Service group struggles to attract funds to match pro-change camp.

The head of the RSA says he is disappointed that pro-change campaigners have hauled out celebrities to push their flag, and hopes the referendum will result in renewed patriotism for the current flag if it wins.

The NZRSA opposes a flag change, and President BJ Clark said he was confident the current flag would be triumphant when the polls closed on March 24.

The RSA's main aim as the referendum starts today was to encourage people to vote, however they wished.

"Obviously in particular we are encouraging those who support the current flag."


Mr Clark said he was disappointed others were using celebrities to influence people's decisions - a reference to Change the Flag's video featuring figures such as Dan Carter, Oscar Kightley and former Prime Ministers Jenny Shipley and Jim Bolger.

Mr Clark said the RSA did not have the resources to mount a major campaign - a Givealittle page it set up last year had received pledges of just $800.
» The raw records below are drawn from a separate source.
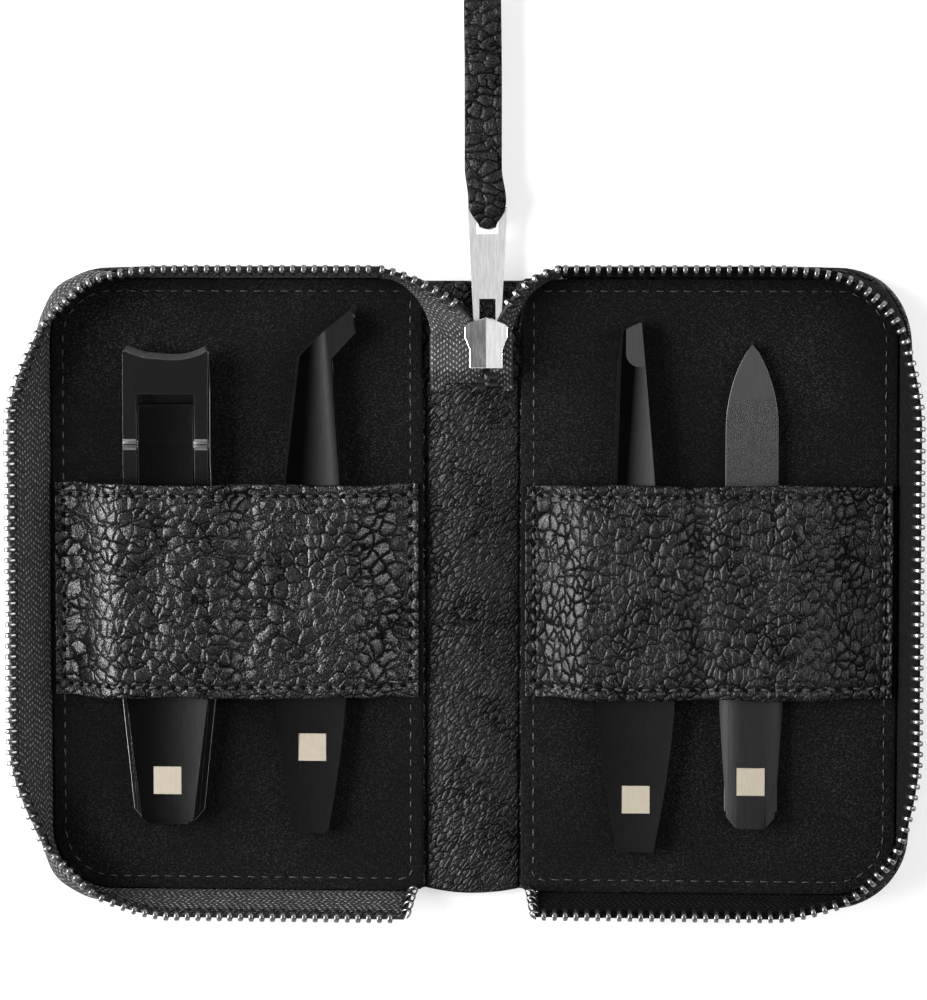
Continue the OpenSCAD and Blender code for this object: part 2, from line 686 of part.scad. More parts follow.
nose_back = window_back + 1.6;
inlay_back = clip_l * 0.908;
lever_top = lever_rest + lever_t;
module clipper_lever() color(tool_black) at_clipper() difference() {
    union() {
        intersection() {
            plan_view(mid_z) plan([
                [nose_back, lever_w / 2], [leaf_meet + 2, lever_w / 2],
                [clip_l * 0.6, lever_w1 / 2], [clip_l * 0.73, lever_w1 / 2],
                [clip_l - 1.2, lever_tail_w / 2 + 0.4], [clip_l, lever_tail_w / 2 - 0.8]
            ]);
            side_view(2 * clip_base_w) {
                polygon([
                    [nose_back + lever_t / 2, leaf_rise - 0.3], [axle_back, leaf_rise - 0.1],
                    [leaf_meet, lever_rest], [clip_l, lever_rest], [clip_l, lever_top - 0.3],
                    [clip_l - 1, lever_top], [leaf_meet, lever_top],
                    [axle_back, leaf_rise - 0.1 + lever_t],
                    [nose_back + lever_t / 2, leaf_rise - 0.3 + lever_t]
                ]);
                translate([nose_back + lever_t / 2, leaf_rise - 0.3 + lever_t / 2])
                    circle(lever_t / 2);
            }
        }
        translate([-lever_w / 2, -axle_back, axle_z]) rotate([0, 90, 0])
            cylinder(h = lever_w, r = axle_r + 0.55);
    }
    translate([-lever_w, -axle_back, axle_z]) rotate([0, 90, 0])
        cylinder(h = 2 * lever_w, r = axle_r + axle_play);
    translate([-inlay_w / 2, -inlay_back - inlay_w / 2, tool_z + lever_top - inlay_t])
        cube([inlay_w, inlay_w, 1]);
}
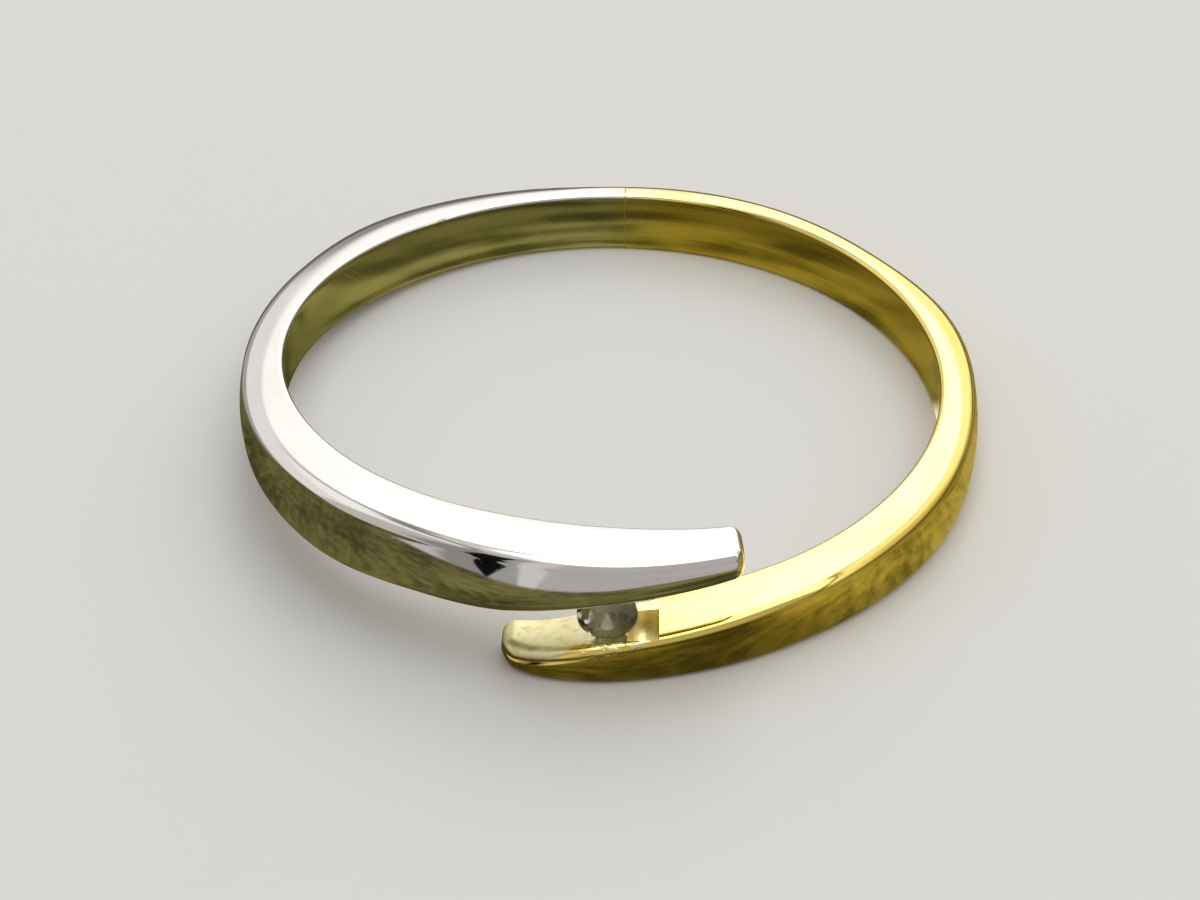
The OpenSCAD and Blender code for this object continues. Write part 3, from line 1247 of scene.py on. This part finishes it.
@dataclass
class PaintedReflectionCard:
    """A painted reflection: the dark ground that the ring's walls mirror, on a glowing card out of
    the camera's sight that lights nothing and casts no shadow.

    front_edge is where the pale sheets in front begin, and front_foot where their bearings are
    taken from. The bore mirrors what is inside bore_edge, and the outer walls what is outside.
    """

    drop: float = 0.01
    front_edge: float = -15.6
    front_foot: tuple[float, float] = (-2.5, -10.2)
    bore_edge: tuple[float, float] = (8.4, 9.2)
    flag: PaintedDarkGap = PaintedDarkGap()
    olive: tuple[Triple, Triple] = ((0.070, 0.065, 0.022), (0.215, 0.190, 0.060))
    golden: tuple[Triple, Triple] = ((0.070, 0.063, 0.014), (0.270, 0.237, 0.060))
    taupe: Triple = (0.17, 0.155, 0.12)
    grey: Triple = (0.37, 0.37, 0.345)
    front: Triple = (0.44, 0.415, 0.40)
    glint: Triple = (1.0, 0.95, 0.80)

    def build(self, radius: float) -> None:
        """Lays the card under the ring.

        Args:
            radius: How far the round card reaches, in millimetres.
        """
        card = sheet("ground_card", polar((0.0, radius), (-self.drop,) * 2))
        # seen only in reflections and through the stone, so it is a painted reflection that lights
        # nothing and casts no shadow
        card.visible_diffuse = False
        card.visible_shadow = False
        material, g, glow = glowing("ground_card")
        place = g.place()
        at = Place(place, *g.split(place), g.vector("LENGTH", place))
        near = g.ranged(at.radius, *self.bore_edge, 1.0, 0.0)
        lit = g.mix(self.outer_reflection(g, at), self.bore_reflection(g, at), near)
        edge = g.more(at.y, g.math("MAXIMUM", at.x, 0.0), 0.45)
        edge = g.more(edge, g.math("MAXIMUM", g.minus(-9.0, at.x), 0.0), -0.3)
        beyond = g.ranged(edge, self.front_edge + 0.4, self.front_edge - 0.6)
        # painted reflection of the pale sheets in front, past the front edge
        front = g.mix(lit, self.sheets(g, at), beyond)
        # painted dark reflection: the dark gap laid over the painted sheets in front
        g.feed(glow, g.mix(front, self.flag.colour, self.wedge(g, at, beyond)))
        card.data.materials.append(material)

    def outer_reflection(self, g: Graph, at: Place) -> Socket:
        """Paints the reflection that the outer walls mirror.

        Args:
            g: The card's graph.
            at: The place.

        Returns:
            The colour: blotchy olive, brighter to the right and darker to the left, darker under
                the front as a painted shadow, and grey at the back on the left.
        """
        cloud = g.noise(at.whole, (0.14, 0.26, 1.0), 3.0)
        grain = g.noise(at.whole, (1.1, 2.6, 1.0), 4.0)
        mottle = g.more(g.times(cloud, 0.60), grain, 0.40)
        olive = g.mix(*self.olive, g.ranged(mottle, 0.38, 0.62))
        # painted light and shade: the mirrored ground is brighter to the right and darker to the
        # left
        olive = g.scaled(olive, g.ranged(at.x, 5.0, 8.0, 1.0, 1.9))
        olive = g.scaled(olive, g.ranged(at.x, -8.5, -6.5, 0.78, 1.0))
        outer = g.mix(olive, self.taupe, g.ranged(at.y, 9.5, 12.0, 0.0, 0.8))
        # painted shadow: the mirrored ground is darker under the front of the ring
        under = g.times(g.ranged(at.y, -14.5, -12.0), g.ranged(at.y, -7.0, -9.5))
        under = g.times(under, g.ranged(g.math("ABSOLUTE", at.x), 4.0, 7.0, 1.0, 0.0))
        outer = g.scaled(outer, g.between(1.0, 0.60, under))
        back_left = g.times(g.ranged(at.x, -11.8, -13.2), g.ranged(at.y, 2.0, 6.0))
        return g.mix(outer, self.grey, back_left)

    def bore_reflection(self, g: Graph, at: Place) -> Socket:
        """Paints the reflection that the bore mirrors.

        Args:
            g: The card's graph.
            at: The place.

        Returns:
            The colour: golden olive, drawn out in streaks along the wall, darker to the left, with
                painted shade at the back and a painted glint just inside the wall at its two sides.
        """
        along = g.times(g.math("ARCTAN2", at.x, at.y), BAND.hole_r)
        streak = g.noise(g.join(along, at.radius, 0.0), (0.18, 2.4, 1.0), 5.0)
        patchy = g.noise(g.join(along, at.radius, 5.0), (0.45, 0.5, 1.0), 2.0)
        share = g.more(g.times(streak, 0.6), patchy, 0.4)
        inner = g.mix(*self.golden, g.ranged(share, 0.37, 0.60))
        inner = g.scaled(inner, g.ranged(at.x, -8.0, -5.5, 0.5, 1.0))
        # painted shade: the ground mirrored at the back of the bore darkens away from the wall
        back = g.times(g.ranged(at.y, 4.0, 5.5), g.ranged(at.radius, 7.4, 6.9))
        inner = g.scaled(inner, g.between(1.0, 0.55, back))
        # painted glint: a bright ring just inside the bore, beside its two sides
        beside = g.ranged(g.off(at.y, -0.6), 1.3, 2.2, 1.0, 0.0)
        return g.mix(inner, self.glint, g.times(g.ranged(at.radius, 8.15, 8.35), beside))

    def sheets(self, g: Graph, at: Place) -> Any:
        """Paints the reflection of the tent's front sheets, carried on over the card by their
        bearings.

        Args:
            g: The card's graph.
            at: The place.

        Returns:
            The colour.
        """
        seen = bearing_from(g, at, self.front_foot)
        front: Any = self.front
        for patch in FRONT_SHEETS:
            start, stop = (patch.wide * (1 + side * patch.soft) for side in (-1, 1))
            inside = g.ranged(g.off(seen, patch.bearing), start, stop, 1.0, 0.0)
            front = g.mix(front, patch.glow, inside)
        return front

    def wedge(self, g: Graph, at: Place, share: Any) -> Any:
        """Finds the painted dark gap.

        Args:
            g: The card's graph.
            at: The place.
            share: How much the place is in front of the ring.

        Returns:
            How much of that belongs to the gap.
        """
        flag = self.flag
        for foot, half in ((flag.foot, flag.half), (flag.far_foot, flag.far_half)):
            off = g.off(bearing_from(g, at, foot), flag.bearing)
            share = g.times(share, g.ranged(off, half - flag.blur, half + flag.blur, 1.0, 0.0))
        return share


def bearing_from(g: Graph, at: Place, foot: tuple[float, float]) -> Socket:
    """Finds a place's bearing, in degrees from the back towards the right, seen from a foot."""
    return g.math("DEGREES", g.math("ARCTAN2", g.minus(at.x, foot[0]), g.minus(at.y, foot[1])))


def polar(radii: Sequence[float], heights: Sequence[float]) -> list[list[Triple]]:
    """Lists rings of points round the finger's axis.

    Args:
        radii: Each ring's radius, in millimetres.
        heights: Each ring's height.

    Returns:
        A row of points for each ring, whose last point is its first again.
    """
    turns = [math.radians(SHEET_STEP * k) for k in range(round(360 / SHEET_STEP) + 1)]
    return [[(r * math.sin(a), r * math.cos(a), z) for a in turns] for r, z in zip(radii, heights)]


def sheet(name: str, grid: Sequence[Sequence[Triple]]) -> bpy.types.Object:
    """Makes a sheet of the stage that the camera doesn't see, from rows of points.

    Args:
        name: The object's name.
        grid: Rows of the same number of points, in millimetres.

    Returns:
        The sheet.
    """
    wide = len(grid[0])
    points = [Vector(p) * MM for row in grid for p in row]
    faces = [
        (r * wide + c, r * wide + c + 1, (r + 1) * wide + c + 1, (r + 1) * wide + c)
        for r in range(len(grid) - 1)
        for c in range(wide - 1)
    ]
    mesh = bpy.data.meshes.new(name)
    mesh.from_pydata(points, [], faces)
    made = linked(name, mesh)
    made.visible_camera = False
    return made


def glowing(name: str) -> tuple[bpy.types.Material, Graph, Socket]:
    """Makes a material that only glows, and is lit upon by chance and not aimed at.

    Args:
        name: The material's name.

    Returns:
        The material, its graph and its glow's colour, which is still to be fed.
    """
    material, g, shader = Graph.material(name)
    material.cycles.emission_sampling = "NONE"
    g.tree.nodes.remove(shader)
    glow = g.add("ShaderNodeEmission")
    g.feed(g.tree.nodes["Material Output"].inputs["Surface"], glow.outputs[0])
    return material, g, glow.inputs["Color"]


@dataclass
class Studio:
    """The plain floor, the light tent round it and the camera."""

    tent_radius: float = 500.0
    floor_size: float = 3000.0
    wall_height: float = 900.0
    floor_drop: float = 0.02
    floor_step: float = 7.5
    floor_colour: Triple = (0.64, 0.637, 0.624)
    floor_roughness: float = 0.9
    floor_gloss: float = 0.15
    room_colour: Triple = (0.6, 0.6, 0.6)

    def build(self) -> None:
        """Makes the floor, the painted reflection card, the tent and the camera."""
        self.floor()
        PaintedReflectionCard().build(self.tent_radius)
        self.tent()
        self.surroundings()
        self.camera()

    def floor(self) -> None:
        """Makes the plain pale floor, which sweeps up into a wall far away."""
        count = round(360 / self.floor_step)
        turns = [math.radians(self.floor_step * k) for k in range(count)]
        half = self.floor_size / 2
        work = bmesh.new()
        rings = []
        for share, rise in ((0.5, 0.0), (0.9, 0.0), (0.97, 0.02), (1.0, 0.1), (1.0, 1.0)):
            z = rise * self.wall_height - self.floor_drop
            points = [(half * share * math.sin(a), half * share * math.cos(a), z) for a in turns]
            rings.append([work.verts.new(point) for point in points])
        middle = work.verts.new((0, 0, -self.floor_drop))
        for k in range(count):
            after = (k + 1) % count
            work.faces.new((middle, rings[0][after], rings[0][k]))
            for inner, outer in zip(rings, rings[1:]):
                work.faces.new((inner[k], inner[after], outer[after], outer[k]))
        work.transform(Matrix.Scale(MM, 4))
        mesh = bpy.data.meshes.new("floor")
        work.to_mesh(mesh)
        work.free()
        material, _, shader = Graph.material("pale_floor")
        shader.inputs["Base Color"].default_value = (*self.floor_colour, 1.0)
        shader.inputs["Roughness"].default_value = self.floor_roughness
        shader.inputs["Specular IOR Level"].default_value = self.floor_gloss
        mesh.materials.append(material)
        linked("floor", mesh)

    def tent(self) -> None:
        """Makes the tent: a half dome of light, brighter and darker by direction."""
        rise = [math.radians(5 * k) for k in range(19)]
        radii, heights = (
            [self.tent_radius * turn(e) for e in rise] for turn in (math.cos, math.sin)
        )
        dome = sheet("light_tent", polar(radii, heights))
        material, g, glow = glowing("light_tent")
        place = g.add("ShaderNodeTexCoord").outputs["Object"]
        x, y, z = g.split(g.vector("NORMALIZE", place))
        bearing = g.math("DEGREES", g.math("ARCTAN2", x, y))
        elevation = g.math("DEGREES", g.math("ARCSINE", z))
        colour: Any = (TENT_BASE,) * 3
        for patch in TENT_PATCHES:
            across = g.math("WRAP", g.minus(bearing, patch.bearing), 180.0, -180.0)
            sides = (
                (g.math("ABSOLUTE", across), patch.wide),
                (g.off(elevation, patch.elevation), patch.tall),
            )
            shares = (g.math("DIVIDE", off, half) for off, half in sides)
            reach = g.plus(*(g.math("POWER", share, patch.corners) for share in shares))
            distance = g.math("POWER", reach, 1 / patch.corners)
            inside = g.ranged(distance, 1 - patch.soft, 1 + patch.soft, 1.0, 0.0)
            colour = g.mix(colour, patch.glow, inside)
        g.feed(glow, colour)
        dome.data.materials.append(material)

    def surroundings(self) -> None:
        """Sets the dim room round the tent and the plain rendering of colours."""
        world = bpy.data.worlds.new("room")
        world.use_nodes = True
        background = world.node_tree.nodes["Background"]
        background.inputs["Color"].default_value = (*self.room_colour, 1.0)
        bpy.context.scene.world = world
        bpy.context.scene.view_settings.view_transform = "Standard"

    def camera(self) -> None:
        """Sets the camera at the photograph's angle, distance and framing."""
        distance, elevation = 136.0, math.radians(36.6)
        pixels_per_mm, frame_width = 38.15, 1200.0
        axis_x, axis_y = 612.5, 433.5
        centre_x, centre_y = 600.0, 450.0
        lens = bpy.data.cameras.new("camera")
        lens.sensor_width = 36.0
        lens.lens = lens.sensor_width * distance * pixels_per_mm / frame_width
        lens.shift_x = (centre_x - axis_x) / frame_width
        lens.shift_y = (axis_y - centre_y) / frame_width
        lens.clip_start = 1 * MM
        lens.clip_end = 10.0
        camera = linked("camera", lens)
        away, up = (distance * turn(elevation) * MM for turn in (math.cos, math.sin))
        camera.location = (0, -away, up)
        camera.rotation_euler = (math.pi / 2 - elevation, 0, 0)
        bpy.context.scene.camera = camera


def corners(box: Iterable[Vector]) -> list[list[float]]:
    """Turns a box's two corners into plain lists."""
    return [[float(v) for v in corner] for corner in box]


def main() -> None:
    """Builds the studio and the ring's pieces, and reports each."""
    logging.basicConfig(level=logging.INFO, format="%(name)s: %(message)s")
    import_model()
    Studio().build()
    white_metal = MetalFinish(
        name="white_metal",
        colour=(0.90, 0.89, 0.88),
        deep=(0.86, 0.845, 0.82),
        roughness=0.055,
        relief=0.05,
        seed=0.0,
    )
    yellow_gold = GoldFinish(
        name="yellow_gold",
        colour=(1.0, 0.80, 0.26),
        deep=(0.98, 0.75, 0.20),
        roughness=0.06,
        relief=0.20,
        seed=7.0,
    )
    tree = SweepTree()
    arms = (
        (Arm(Side.WHITE, WHITE_ROWS, 199.0, pocket=False), white_metal),
        (Arm(Side.YELLOW, YELLOW_ROWS, 196.3, pocket=True), yellow_gold),
    )
    pieces = [(arm.build(tree, skin.build()), arm.side.value, skin.name) for arm, skin in arms]
    pieces.append((Brilliant().build(StoneFinish().build()), "stone", "stone"))
    for piece, node, slot in pieces:
        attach(piece, "root")
        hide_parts(node)
        LOG.info("%s: %d faces", piece.name, len(piece.data.polygons))


if __name__ == "__main__":
    main()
"There's a lot of money out there at the moment being concentrated on encouraging people to change the flag and again I suppose it's the right of those people who do have those resources but we've got to be able to look our members in the eyes and say that what we spent, we spent responsibly. Our campaign is not about trying to change people's minds, as opposed to some of the other campaigns. But no sour grapes."

Lewis Holden, who leads Change the Flag, said the group had spent about $30,000 on its campaign so far, mainly on videos featuring high-profile New Zealanders who supported change. Further videos were planned.

But the group did not have the money for billboards or other grand gestures, he said. It had received donations, but Mr Holden would not name any of the donors: "We are not getting any money from political parties."

There is no limit on what campaigning groups can spend and no requirement to lodge a donations or spending return. One of the few rules for campaigners is for advertising to carry promoter statements.

Mr Holden said the group's focus was the first week of the referendum. "That's when we think most people will make up their minds."

Mr Clark said the most heartening aspect of the referendum was the amount of flag-waving it had promoted. He said governments had not done enough to encourage Kiwis to be proud of the flag.

"Take America for example, they're so proud of their flag, you see it everywhere and they raise it before school as we used to do years ago and sing the national anthem, as we used to do."

In the 1980s, the then National Government tried to enforce an old law which made it compulsory to fly the flag at schools. That was met with protests, including people chopping down flagpoles. The new Labour Government quickly repealed the law in 1984.